Core proteome mediated therapeutic target mining and multi-epitope vaccine design for Helicobacter pylori.

Helicobacter pylori is a Gram-negative spiral-shaped bacterium that infects half of the human population worldwide and causes chronic inflammation. In the present study, we used the art of computational biology for therapeutic drug targets identification and a multi-epitope vaccine against multi-strains of H. pylori. For drug target identification, we used different tools and softwares to identify human non-homologous but pathogen essential proteins, with virulent properties and involved in unique metabolic pathways of H. pylori. For this purpose, the core proteome of 84 strains of H. pylori was retrieved from EDGAR 2.3 database. There were 59,808 proteins sequences in these strains. Duplicates and paralogous protein sequence removal was followed by human non-homologous protein miningPathogen essential and virulent proteins were subjected to pathway analysis Subcellular localization of the virulent proteins was predicted and druggability was also checked, leading to 30 druggable targets based on their similarity with the approved drug targets in Drugbank. For immunoinformatics analysis, we selected two outer membrane proteins (HPAKL86_RS06305 and HPSNT_RS00950) and subjected to determined immunogenic B and T-Cell epitopes.
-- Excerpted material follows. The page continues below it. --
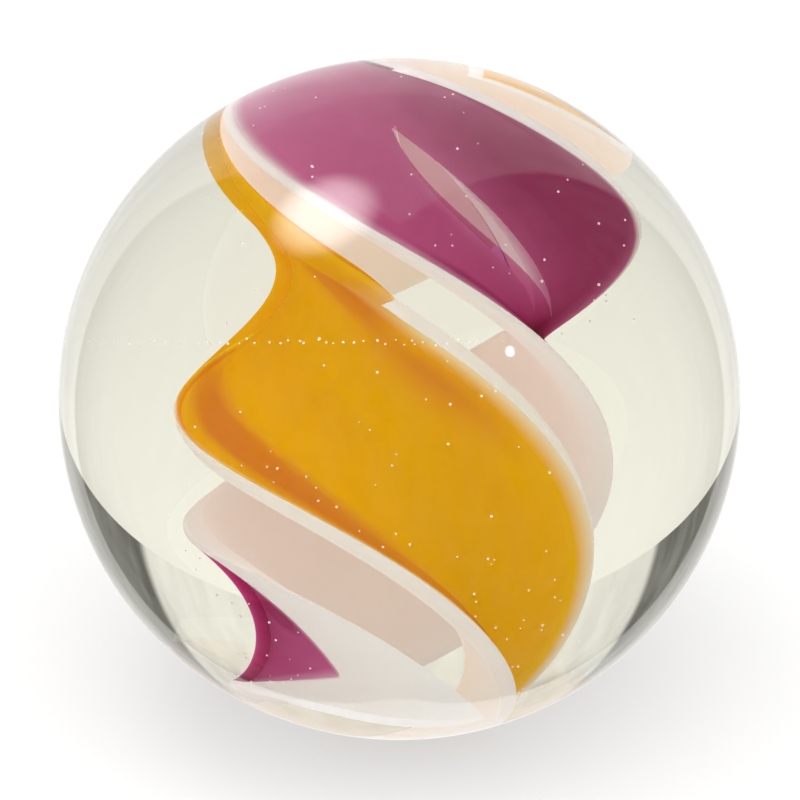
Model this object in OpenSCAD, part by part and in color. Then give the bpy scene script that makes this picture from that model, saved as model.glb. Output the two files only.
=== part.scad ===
// Clear glass marble with a twisted core of two ribbons, one amber and one purple.
// Each ribbon is coloured glass laid over a wider white strip, which shows as a pale border
// along both edges. A narrow leaf-shaped slit runs across the purple ribbon.
// The origin is the centre of the ball, and +Z is up as the marble lies: the core axis leans back
// from +Z towards +Y. Heights and azimuths below are along and about the core axis, before it leans:
// an azimuth is 0 at -Y and turns anticlockwise seen from the top. Lengths are in mm, angles in
// degrees.

/* [Ball] */

// Outside diameter of the clear glass ball
marble_diameter = 25;
// [18:0.5:50]

// Thickness of clear glass left over the ends of the ribbons at the two poles
end_cover = 0.08;
// [0.05:0.01:0.5]

/* [Core] */

// Lean of the core axis from the vertical, towards +Y
core_lean = 38;
// [0:1:90]

// Tilt of the core axis to the side, towards +X
core_tilt = 4;
// [-45:1:45]

// Distance from the core axis to the ribbon edges near the bottom pole
core_radius_bottom = 4.4;
// [3:0.1:5.6]

// Distance from the core axis to the ribbon edges at the middle of the ball
core_radius_middle = 5.5;
// [4:0.1:6.8]

// Distance from the core axis to the ribbon edges near the top pole
core_radius_top = 5.4;
// [3:0.1:5.8]

// Twist of the ribbons near the bottom pole, in degrees for each mm of height
twist_bottom = 20;
// [8:0.5:30]

// Twist of the ribbons at the middle of the ball, in degrees for each mm of height
twist_middle = 19.3;
// [8:0.5:30]

// Twist of the ribbons near the top pole, in degrees for each mm of height
twist_top = 18.5;
// [8:0.5:30]

// Azimuth of the amber ribbon's middle line, at the middle of the ball
core_turn = -43;
// [-180:1:180]

/* [Ribbon section] */

// Thickness of the coloured glass in the middle of each ribbon
colour_thickness = 0.4;
// [0.2:0.05:0.7]

// Thickness of the white glass behind the colour
white_thickness = 0.5;
// [0.3:0.05:0.8]

/* [Amber ribbon] */

// How round the amber ribbon lies across its width: 0 is a flat strip, 1 follows the core circle
amber_roundness = 0.4;
// [0.1:0.05:1]

// Half of the whole amber ribbon's width near the bottom pole, as an angle about the axis
amber_half_width_bottom = 62;
// [45:1:80]

// Half of the whole amber ribbon's width at the middle of the ball
amber_half_width_middle = 72;
// [45:1:80]

// Half of the whole amber ribbon's width near the top pole
amber_half_width_top = 78;
// [45:1:84]

// Width of the white border along the amber's lower edge
amber_lower_border = 3;
// [2:1:24]

// Width of the pale border along the amber's upper edge
amber_upper_border = 2;
// [2:1:24]

/* [Purple ribbon] */

// How round the purple ribbon lies across its width
purple_roundness = 0.2;
// [0.1:0.05:1]

// Angle from the amber's middle line to the purple's middle line near the bottom pole
purple_offset_bottom = 184;
// [170:1:200]

// Angle from the amber's middle line to the purple's middle line at the middle of the ball
purple_offset_middle = 176;
// [170:1:200]

// Angle from the amber's middle line to the purple's middle line near the top pole
purple_offset_top = 170;
// [170:1:200]

// Half of the whole purple ribbon's width near the bottom pole
purple_half_width_bottom = 52;
// [45:1:80]

// Half of the whole purple ribbon's width at the middle of the ball
purple_half_width_middle = 58;
// [45:1:80]

// Half of the whole purple ribbon's width near the top pole
purple_half_width_top = 74;
// [45:1:80]

// Width of the white border along the purple's lower edge
purple_lower_border = 6;
// [4:1:30]

// Width of the white border along the purple's upper edge
purple_upper_border = 4;
// [3:1:24]

// Height below which that border widens, measured from the middle of the ball
border_widening_height = -5;
// [-9:0.1:0]

// How fast it widens below there, in degrees for each mm of height
border_widening_rate = 6;
// [0:0.5:20]

/* [Slit in the purple ribbon] */

// Height of the slit's upper tip above the middle of the ball
slit_top_height = 7.2;
// [5:0.1:8.5]

// Height of the slit's lower tip above the middle of the ball
slit_bottom_height = 2.3;
// [0.5:0.1:4]

// Angle of the slit's upper tip from the purple's middle line
slit_top_angle = -3;
// [-10:1:20]

// Angle of the slit's lower tip from the purple's middle line
slit_bottom_angle = 14;
// [-10:1:25]

// Half of the slit's greatest width
slit_half_width = 6;
// [2:1:14]

/* [Hidden] */

ball_radius = marble_diameter / 2;
core_limit = ball_radius - end_cover;
// Heights at which the bottom and top values apply, and at which a ribbon's end is laid out
control_height = 0.8 * ball_radius;
end_height = 0.9 * ball_radius;
ribbon_thickness = colour_thickness + white_thickness;
// Share of the ribbon's thickness left at the very edge of a border
border_edge_share = 0.4;
// Least width of colour left between two borders, as an angle
least_colour_width = 14;
// Steps along the height, and columns across the width: the outermost two are the borders' edges
levels = 48;
colour_steps = 8;
last_column = colour_steps + 2;
// The slit's cutter reaches past both faces of the ribbon by this much
slit_overshoot = 0.4;
slit_steps = 14;
// The higher this is, the later along its length the slit turns towards its lower tip
slit_bend = 4;

// Curve through three values given at the bottom, middle and top control heights
function blend(low, mid, high, z) =
    let (s = max(-1, min(1, z / control_height)))
    mid + (high - low) / 2 * s + ((high + low) / 2 - mid) * s * s;

function core_radius(z) =
    blend(core_radius_bottom, core_radius_middle, core_radius_top, z);

// Azimuth of the amber's middle line: the twist summed from the middle of the ball up to z
function twist_angle(z) =
    let (
        slope = (twist_top - twist_bottom) / (2 * control_height),
        curve = ((twist_top + twist_bottom) / 2 - twist_middle) / pow(control_height, 2)
    )
    core_turn - (twist_middle * z + slope * pow(z, 2) / 2 + curve * pow(z, 3) / 3);

// A ribbon at a height: middle azimuth, half width, lower border, upper border, roundness
function amber_at(z) = [
    twist_angle(z),
    blend(amber_half_width_bottom, amber_half_width_middle, amber_half_width_top, z),
    amber_lower_border,
    amber_upper_border,
    amber_roundness
];

// The purple's upper border widens towards the bottom pole, as long as some purple is left
function purple_border_at(z) =
    let (
        half = blend(purple_half_width_bottom, purple_half_width_middle, purple_half_width_top, z),
        wanted = purple_upper_border + border_widening_rate * max(0, border_widening_height - z)
    )
    min(wanted, 2 * half - purple_lower_border - least_colour_width);

function purple_at(z) = [
    twist_angle(z) + blend(purple_offset_bottom, purple_offset_middle, purple_offset_top, z),
    blend(purple_half_width_bottom, purple_half_width_middle, purple_half_width_top, z),
    purple_lower_border,
    purple_border_at(z),
    purple_roundness
];

function strip_at(is_amber, z) = is_amber ? amber_at(z) : purple_at(z);

// Angle of a column from the ribbon's middle line
function column_angle(strip, column) =
    let (
        colour_low = strip[2] - strip[1],
        colour_high = strip[1] - strip[3]
    )
    column == 0 ? -strip[1]
    : column == last_column ? strip[1]
    : colour_low + (colour_high - colour_low) * (column - 1) / colour_steps;

// Point of a ribbon's cross-section, as [x, y], at an angle and a depth under its face
function section_point(is_amber, z, angle, depth) =
    let (
        strip = strip_at(is_amber, z),
        radius = core_radius(z),
        roundness = strip[4],
        across = radius * sin(angle),
        out = radius * (roundness * cos(angle) + (1 - roundness) * cos(strip[1])) - depth
    )
    [
        across * cos(strip[0]) + out * sin(strip[0]),
        across * sin(strip[0]) - out * cos(strip[0])
    ];

// Depths of the three sheets that bound the glass: 0 is the face, 1 lies between colour and
// white, and 2 is the rear. The colour runs out to nothing at its edges.
function colour_share(column) = max(0, min(1, min(column - 1, last_column - 1 - column) / 1.5));

function sheet_depth(sheet, column) =
    sheet == 0 ? 0
    : sheet == 1 ? colour_thickness * colour_share(column)
    : ribbon_thickness * ((column == 0 || column == last_column) ? border_edge_share : 1);

// Point of a sheet. The ribbon's ends follow the ball at an even depth.
function sheet_point(is_amber, sheet, level, column) =
    let (
        share = 2 * level / levels - 1,
        depth = sheet_depth(sheet, column),
        end_z = (share < 0 ? -1 : 1) * end_height,
        end_angle = column_angle(strip_at(is_amber, end_z), column),
        end_reach = norm(section_point(is_amber, end_z, end_angle, depth)),
        z = share * sqrt(pow(core_limit, 2) - pow(end_reach, 2)),
        angle = column_angle(strip_at(is_amber, z), column),
        p = section_point(is_amber, z, angle, depth)
    )
    [p[0], p[1], z];

function sheet_points(is_amber) = [
    for (sheet = [0 : 2], level = [0 : levels], column = [0 : last_column])
        sheet_point(is_amber, sheet, level, column)
];

// Number of a point in that list. Where the colour is absent, sheet 1 is sheet 0.
function index(sheet, level, column) =
    let (
        bare = sheet == 1 && (column <= 1 || column >= last_column - 1),
        used = bare ? 0 : sheet
    )
    (used * (levels + 1) + level) * (last_column + 1) + column;

// The same triangle, turned over when its back is the outside
function facing(triangle, outward) =
    outward ? triangle : [triangle[0], triangle[2], triangle[1]];

function sheet_faces(sheet, first, last, outward) = [
    for (level = [0 : levels - 1], column = [first : last - 1])
        let (
            a = index(sheet, level, column),
            b = index(sheet, level, column + 1),
            c = index(sheet, level + 1, column),
            d = index(sheet, level + 1, column + 1)
        )
        each [facing([a, c, b], outward), facing([b, c, d], outward)]
];

// Closes a border's edge between the sheets given
function edge_faces(near, far, column, outward) = [
    for (level = [0 : levels - 1])
        let (
            a = index(far, level, column),
            b = index(near, level, column),
            c = index(far, level + 1, column),
            d = index(near, level + 1, column)
        )
        each [facing([a, c, b], outward), facing([b, c, d], outward)]
];

// Closes the end of a ribbon between the sheets given
function end_faces(near, far, level, first, last) = [
    for (column = [first : last - 1])
        let (
            a = index(near, level, column),
            b = index(near, level, column + 1),
            c = index(far, level, column),
            d = index(far, level, column + 1),
            outward = level > 0
        )
        each concat(
            b == d ? [] : [facing([a, d, b], outward)],
            a == c ? [] : [facing([a, c, d], outward)]
        )
];

function both_ends(near, far, first, last) = concat(
    end_faces(near, far, 0, first, last),
    end_faces(near, far, levels, first, last)
);

module colour_layer(is_amber) {
    first = 1;
    last = last_column - 1;
    polyhedron(
        points = sheet_points(is_amber),
        faces = concat(
            sheet_faces(0, first, last, true),
            sheet_faces(1, first, last, false),
            both_ends(0, 1, first, last)
        )
    );
}

module white_layer(is_amber) {
    polyhedron(
        points = sheet_points(is_amber),
        faces = concat(
            sheet_faces(1, 0, last_column, true),
            sheet_faces(2, 0, last_column, false),
            edge_faces(1, 2, 0, true),
            edge_faces(1, 2, last_column, false),
            both_ends(1, 2, 0, last_column)
        )
    );
}

// Colour and white together, as the clear glass meets them
module whole_ribbon(is_amber) {
    polyhedron(
        points = sheet_points(is_amber),
        faces = concat(
            sheet_faces(0, 0, last_column, true),
            sheet_faces(2, 0, last_column, false),
            edge_faces(0, 2, 0, true),
            edge_faces(0, 2, last_column, false),
            both_ends(0, 1, 1, last_column - 1),
            both_ends(1, 2, 0, last_column)
        )
    );
}

// Corners of the slit's cutter at a step, taken round its opening
function slit_ring(step) =
    let (
        share = step / slit_steps,
        z = slit_top_height + (slit_bottom_height - slit_top_height) * share,
        middle = slit_top_angle + (slit_bottom_angle - slit_top_angle) * pow(share, slit_bend),
        half = max(0.25, slit_half_width * pow(sin(180 * share), 0.8)),
        outer = -slit_overshoot,
        inner = ribbon_thickness + slit_overshoot
    )
    [
        for (corner = [[-half, outer], [half, outer], [half, inner], [-half, inner]])
            let (p = section_point(false, z, middle + corner[0], corner[1]))
            [p[0], p[1], z]
    ];

module slit() {
    points = [for (step = [0 : slit_steps]) each slit_ring(step)];
    sides = [
        for (step = [0 : slit_steps - 1], k = [0 : 3])
            let (
                a = step * 4 + k,
                b = step * 4 + (k + 1) % 4,
                c = a + 4,
                d = b + 4
            )
            each [[a, b, c], [b, d, c]]
    ];
    end = slit_steps * 4;
    polyhedron(
        points = points,
        faces = concat(sides, [[0, 3, 2], [0, 2, 1], [end, end + 1, end + 2], [end, end + 2, end + 3]])
    );
}

// Sets what stands upright along the core axis into the pose in which the marble lies
module in_pose() {
    rotate([-core_lean, 0, 0])
        rotate([0, core_tilt, 0])
            children();
}

module amber_ribbon() {
    color([0.88, 0.60, 0.05])
        in_pose()
            colour_layer(true);
}

module amber_backing() {
    color([0.95, 0.93, 0.88])
        in_pose()
            white_layer(true);
}

module purple_ribbon() {
    color([0.55, 0.20, 0.42])
        in_pose()
            difference() {
                colour_layer(false);
                slit();
            }
}

module purple_backing() {
    color([0.94, 0.92, 0.92])
        in_pose()
            difference() {
                white_layer(false);
                slit();
            }
}

module clear_glass() {
    color([0.90, 0.90, 0.84, 0.35])
        difference() {
            sphere(r = ball_radius);
            in_pose()
                whole_ribbon(true);
            in_pose()
                difference() {
                    whole_ribbon(false);
                    slit();
                }
        }
}

clear_glass();
amber_ribbon();
amber_backing();
purple_ribbon();
purple_backing();
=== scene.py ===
import math
import random

import bpy
from mathutils import Matrix, Vector


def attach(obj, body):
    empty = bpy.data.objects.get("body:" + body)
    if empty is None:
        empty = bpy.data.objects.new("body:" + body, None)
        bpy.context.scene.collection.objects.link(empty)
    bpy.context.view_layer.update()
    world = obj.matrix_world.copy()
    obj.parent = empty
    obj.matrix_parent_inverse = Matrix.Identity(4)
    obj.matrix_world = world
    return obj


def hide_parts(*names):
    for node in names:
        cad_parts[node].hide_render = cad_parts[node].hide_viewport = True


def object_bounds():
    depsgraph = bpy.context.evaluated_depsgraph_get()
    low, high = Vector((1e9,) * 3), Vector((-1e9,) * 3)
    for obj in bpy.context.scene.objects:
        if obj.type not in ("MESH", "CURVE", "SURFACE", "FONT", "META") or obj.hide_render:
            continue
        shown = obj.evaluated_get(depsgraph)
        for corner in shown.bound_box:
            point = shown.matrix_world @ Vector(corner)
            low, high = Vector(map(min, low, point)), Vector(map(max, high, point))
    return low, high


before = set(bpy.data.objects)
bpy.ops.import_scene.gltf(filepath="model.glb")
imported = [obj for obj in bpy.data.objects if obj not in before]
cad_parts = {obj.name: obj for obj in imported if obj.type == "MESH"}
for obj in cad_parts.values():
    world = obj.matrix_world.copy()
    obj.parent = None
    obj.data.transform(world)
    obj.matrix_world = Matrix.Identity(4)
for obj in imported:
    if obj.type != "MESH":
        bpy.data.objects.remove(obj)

CAD_LOW, CAD_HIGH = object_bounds()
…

The B and T-Cell overlapped epitopes were selected to design 9 different vaccine constructs by using linkers and adjuvants. Least allergenic and most antigenic construct (C-8) was selected as a promiscuous vaccine to elicit host immune response. Cloning and in silico expression of the constructed vaccine (C-8) was done to produce a clone having the desired (gene) vaccine construct. In conclusion, the prioritized therapeutic targets for 84 strains of H.pylori will be useful for future therapy design. Vaccine design may also prove useful in the quest for targeting multi-strains of H. pylori in patients.